Stern Lab

We study Integrative Neural Circuits and Behavior

Sarah Stern

Research Group Leader

(561) 972-9000

 

Bio

Dr. Sarah Stern started her position as Research Group Leader at the Max Planck Florida Institute for Neuroscience in January 2021, leading the Integrative Neural Circuits and Behavior research group. The laboratory’s current research focuses on understanding, from genes to circuits, how learning integrates with internal drives to produce flexible behavioral outcomes.

Previously, Dr. Stern completed postdoctoral training at Rockefeller University with Dr. Jeffrey Friedman, where she focused on identifying top-down neural circuits and associated mechanisms underlying non-homeostatic feeding behaviors. During that time, she was awarded a Brain & Behavior Research Foundation NARSAD Young Investigator Award, an NIH F32 NRSA Postdoctoral Fellowship, and an NIH BRAIN Initiative K99/R00 Pathway to Independence Award.

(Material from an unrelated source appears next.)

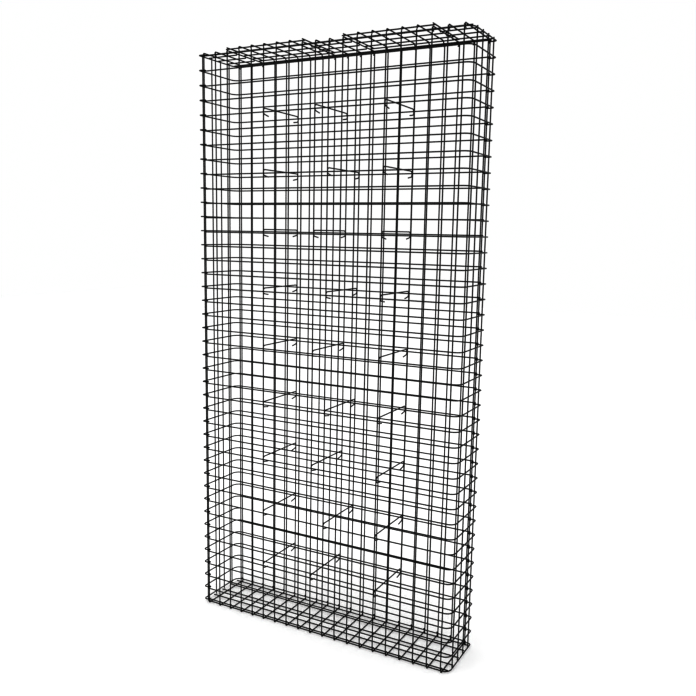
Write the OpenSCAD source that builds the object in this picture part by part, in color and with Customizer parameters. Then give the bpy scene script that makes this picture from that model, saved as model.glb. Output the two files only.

Dr. Stern earned her Ph.D. in 2014 from the Icahn School of Medicine at Mount Sinai in the laboratory of Dr. Cristina Alberini, where she was supported by an NIH F31 predoctoral fellowship. For her graduate studies, she examined the role of Insulin and Insulin-Like Growth Factor 2 on memory consolidation and enhancement, as well as the role of astrocytic lactate release on long-term memory. Prior to that, Dr. Stern conducted research with Dr. Joseph LeDoux as an undergraduate student at New York University, where she graduated magna cum laude with Honors.

Dr. Stern was named a STAT Wunderkind in 2021 and a One Mind Foundation Rising Star in 2022.

Research Topic

Behavior is driven not only by sensing, learning, and remembering stimuli in the environment but also by integrating that learned information with internal states. In the Stern Lab, we use a wide variety of state-of-the-art techniques, including transcriptomics, chemo/optogenetics, viral tracing, in vivo calcium imaging, and computational modeling, to understand the neural mechanisms underlying this integrative function of the brain.

The process of sensing the outside environment (mediated by our five senses: visual, tactile, olfactory, gustatory, and auditory) are known as exteroception, whereas the process of sensing our internal states (hunger, body temperature, heart rate, or stress for example) is referred to as interoception. Interoceptive information is carried to the brain mainly through the vagus nerve and spinal cord to the brainstem, but also through hormones and peptides, such as leptin, insulin, and ghrelin, and neuroendocrine pathways, such as the hypothalamic-pituitary-adrenal (HPA) axis. This information is hypothesized to ultimately be transmitted to an understudied area of the brain, the insular cortex. Yet, how interoceptive information is encoded in the insula is almost entirely unknown.

Previous studies suggest that the insular cortex guides decision-making based on interoceptive information and that dysfunction in interoception may underlie numerous maladaptive behaviors as well as psychiatric disorders. In our lab, we primarily use feeding behavior as a model to study this process. Feeding is ideally homeostatic and innate – organisms should eat when hungry and stop when they are sated. However, obesity and eating disorders are prevalent in the developed world and are not typically caused by monogenetic disorders but rather by a combination of genetic and environmental factors. Recently, we showed that the insular cortex is required for a conditioned overconsumption task, an associative learning task in which mice overeat in response to food-associated cues, but not for homeostatic feeding based on the animal’s energy needs. This suggests that the insular cortex integrates information about the animal’s hunger state and energy balance while also integrating that with information about the sensory properties of food and/or the environment. Current projects in our lab address both aspects of this question – first, using novel behavioral paradigms and computational modeling to address how the insular cortex encodes interoceptive information. Second, by investigating how external changes in the environment, such as cues or stress, lead to short and long-term changes in feeding and the role of the insular cortex in mediating those changes.

In order to gain the most comprehensive understanding of the mechanisms by which the insular cortex alters behaviors, we innovate in a number of areas, including transcriptomics and behavioral paradigms. Single-cell sequencing has allowed the unprecedented understanding of the transcripts expressed in the brain. However, how this gene expression relates to the neural ensembles involved in complex behaviors is not well understood. Our lab uses sophisticated gene expression profiling techniques to address this question and identify novel cell types in the brain. Secondly, our lab is invested in pioneering new behavioral paradigms. One area related to feeding which has been delayed in this regard is behaviors that address restrictive eating behaviors as seen in patients with anorexia nervosa and other eating disorders. Therefore, our lab works to model restrictive eating behaviors to investigate the underlying neural circuitry.

Addressing the function of the insular cortex in guiding ingestive behavior will ultimately help us understand how interoception is integrated with learned information about the external world in order to guide and change behavior.